Haidai acknowledged that the situation for the Ukrainians in Sievierodonetsk remained difficult, but said he believed the defenders could now hold out for another fortnight. A Russian victory in that timescale was “not realistic”, he added.

After that, the governor said, he hoped that newly promised western Himars – multiple-launch rocket systems – could tip the balance in Kyiv’s favour, by allowing Ukraine to target the Russians at a greater distance than before.

“As soon as we have enough western long-range weapons, we will push their artillery away from our positions. And then, believe me, the Russian infantry, they will just run,” the governor added.

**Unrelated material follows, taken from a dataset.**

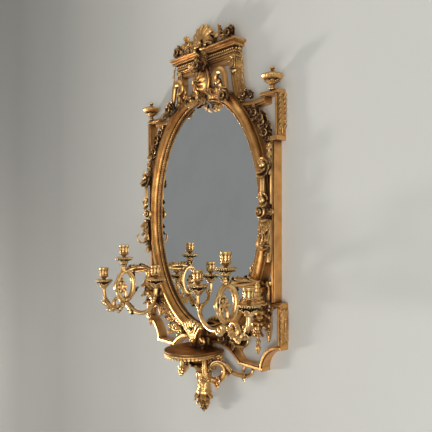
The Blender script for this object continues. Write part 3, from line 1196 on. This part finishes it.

The Chechen leader, Ramzan Kadyrov, said on Friday that he had been told by Russia’s defence minister, Sergei Shoigu, that Russia would now “accelerate” the invasion. New tactics that “will make it possible to significantly increase the effectiveness of offensive manoeuvres” had been identified, Kadyrov added.

But in an overnight assessment, the Institute for the Study of War, a US thinktank closely following the conflict, said it was sceptical about the claims made. On speeding the rate of advance, the institute said it believed “Russian forces are unlikely to be able to do so”.

Russian authorities began issuing passports in Kherson and Melitopol on Friday, according to the institute. Ukraine’s military said that the Russian occupiers faced growing resistance in the southern region, which had forced Moscow to reinforce its troops there.